Sargassum and the art of writing about what you know

Sargassum, as seen here in the curl of the wave, drifts ashore when the winds are steady, rolling into massive piles along the littoral zone, crucial for the ecology of barrier islands. Is it coincidence or by grand design that it is washing ashore during a super moon, when the highest of tides will push it further up onto the beach, trapping the sand with it to build up our dunes? Here in FL, there is a strong conservation not to clean this up as other states do for the benefit of tourism. A mistake. Some folks see this as an annoyance, their tender virgin feet having to touch it on their way to the water.

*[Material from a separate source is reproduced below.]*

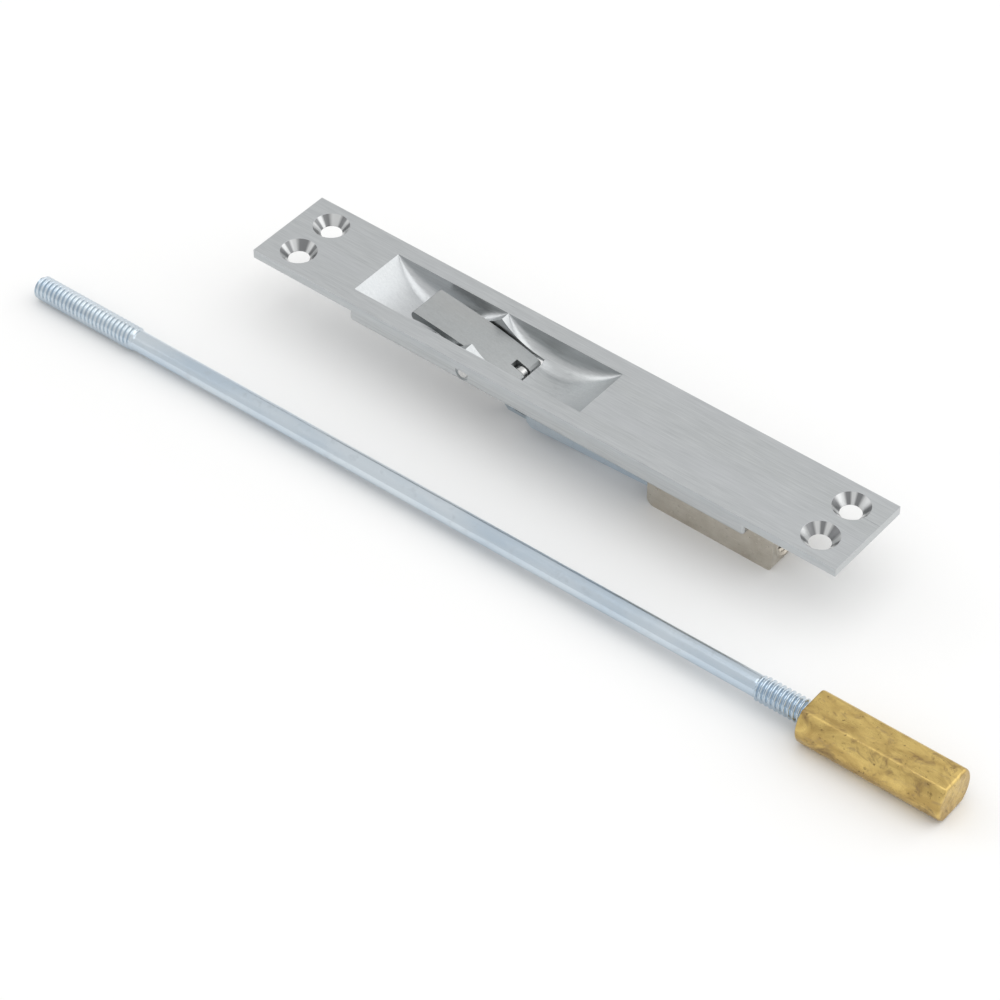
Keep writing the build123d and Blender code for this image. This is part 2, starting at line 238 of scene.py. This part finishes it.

But Sargassum serves such an important role in the nurturing of juvenile species of marine life, some who will spend their entire lifecycle within the floating mass known as the Sargassum Sea. Sargassum is one of my favorite seaweeds in the class Phaeophyceae. In fact, my upcoming novel, Silversides, has most of the characters named after a class of macroalgae: Phaedra, Rhodes, Kora, Cody and my protagonist, Nori. Kulcin (main antagonist) on the other hand comes from a previous work, From Europa With Love, and what an antagonist he is. Of all the characters, he refuses to let me write his dialogue. Stuborn….

 

Writers are taught, “Write about what you know.”  But Sargassum?  It does not always need to be a subject matter that you are an expert in.  What it does require is for you to connect with your story in terms that you are an expert in.  In my case, once I named my characters after classes of seaweed, I was able to connect with those characters like never before and my story came to life.